Le liberalizzazioni di Monti si situano in quell'ottica. Vogliono aprire alcuni mercati importanti, per avere come conseguenza una
riduzione dei costi per consumatori e imprese di servizi essenziali:dai servizi professionali ai trasporti. Ma tanto basta per fare ripartire l'Italia e con questo rendere appetibile il nostro mercato? Qualche altro consiglio per invogliare e investire nel nostro Paese . Primo, migliorare i tempi della giustizia civile. Che sono incredibilmente lenti. Una giustizia civile opaca e lenta tiene
lontani dall'Italia gli investimenti esteri, di cui avremmo grande bisogno, soprattutto oggi. Ma rallenta anche la voglia di fare impresa delle aziende italiane. Secondo, la flessibilità del mercato del lavoro. L'articolo 18 non può
continuare ad essere un tabù. Nel testo sulle liberalizzazioni circolato dal governo (e poi smentito) c'è un innalzamento a cinquanta
dipendenti della soglia su cui si applica l'articolo 18, per le piccole imprese che si fondono. E' un passo nella direzione giusta, ma
può bastare? Bisogna che il governo sappia che la riforma del lavoro non è uno strumento di politica industriale, per stimolare le aggregazioni e le fusioni d'impresa. Ma deve essere uno strumento per fare entrare sempre più persone nel mercato del lavoro. In Italia tradizionalmente la popolazione attiva è limitata, noi dovremmo
cercare di costruire un Paese da 40 milioni di occupati. E questo lo possiamo fare solo creando incentivi migliori. Il che significa
diminuire tutele antistoriche, per mettere in campo un programma innovativo che unisca ammortizzatori sociali e la possibilità, per le
imprese, di tarare meglio il proprio numero di occupati. Terzo, il fisco. La pressione fiscale raggiungerà quest'anno il 53%. E' un valore incoerente con qualsiasi aspettativa di crescita del Paese, e per questo anche incongruo rispetto alla necessità di tenere fermo il vincolo di bilancio. Con imposte maggiori arriveremo al
pareggio nel 2013, ma cosa accadrà dall'anno successivo? Chiederselo non è disfattismo. Se non c'è crescita, diminuiscono per tutti le
risorse disponibili - anche per lo Stato. E c'è il rischio di un circolo vizioso: ancora più imposte, per bilanciare i minori introiti.
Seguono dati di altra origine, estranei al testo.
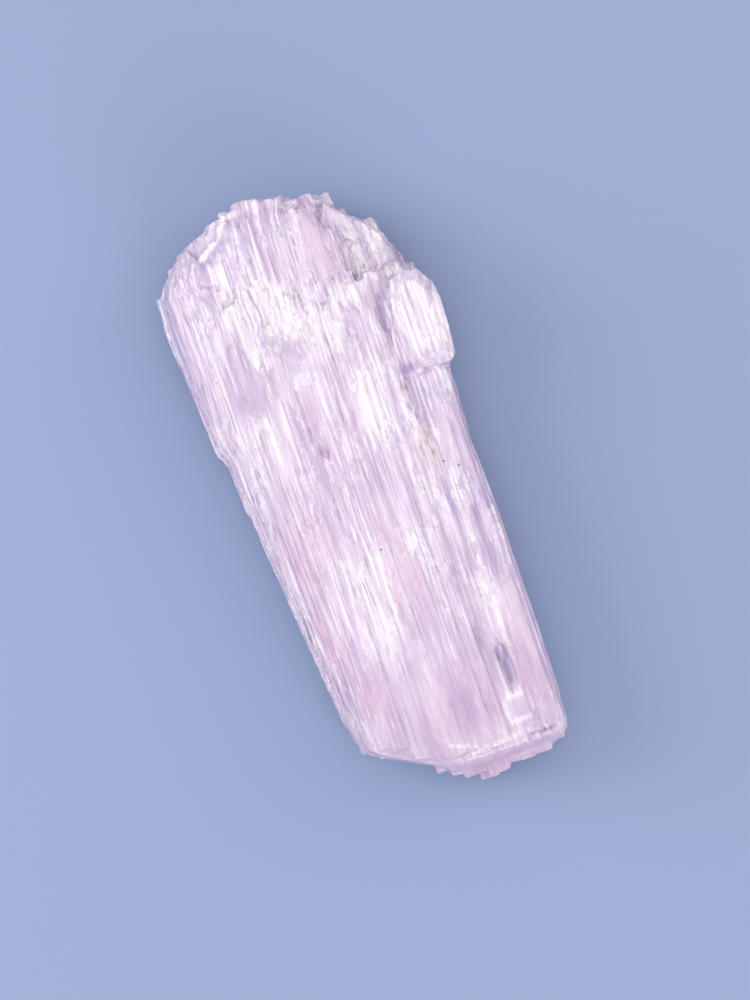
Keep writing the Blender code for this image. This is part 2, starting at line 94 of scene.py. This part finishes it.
# Patches of the broad front: middle (X, Y), half sizes, strength and, for some, how many degrees they
# are turned. Their places are in millimetres from the point that patchOrigin gives.
patchOrigin = (0.2, 0.63)
patchLevels = (4.0, 9.0)        # mm, the patches start above the first level and are whole above the second
patchEdge = {
    "fray": [(0.28, 0.9, 7.0), (0.2, 1.6, 2.4)],    # strength, and width and length (mm) of the waves
    "reach": 1.2,               # where a patch ends, as a share of its half size
    "softness": 0.6,
}
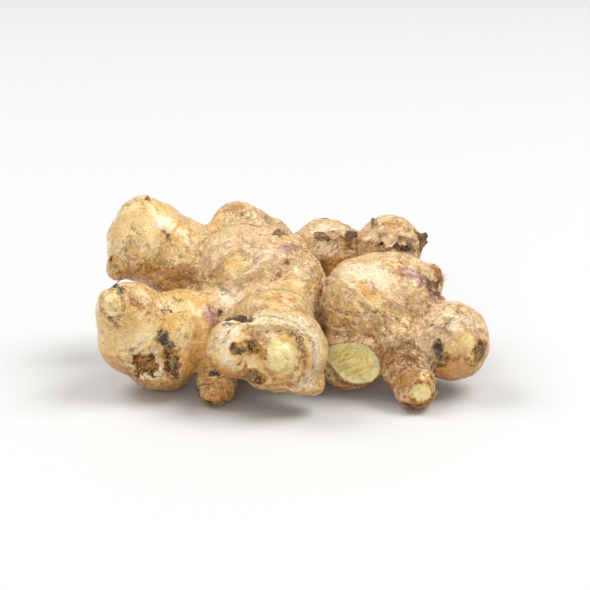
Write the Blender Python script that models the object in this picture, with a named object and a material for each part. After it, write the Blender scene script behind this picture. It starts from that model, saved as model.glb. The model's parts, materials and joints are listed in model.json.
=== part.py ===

Sarebbe importante che il governo desse un forte segnale, su questo fronte. Per esempio facendo sì che le risorse entrate con la lotta all'evasione andassero in un fondo per diminuire la pressione fiscale su chi paga. Perché lo sviluppo, ai tempi di Adam Smith come oggi,passa sempre da qui: norme certe, dinamismo imprenditoriale, tasse
basse. Questo calamiterebbe da noi chi fiuta investimenti redditizi e le multinazionali ritorneranno a credere nel nostro Paese.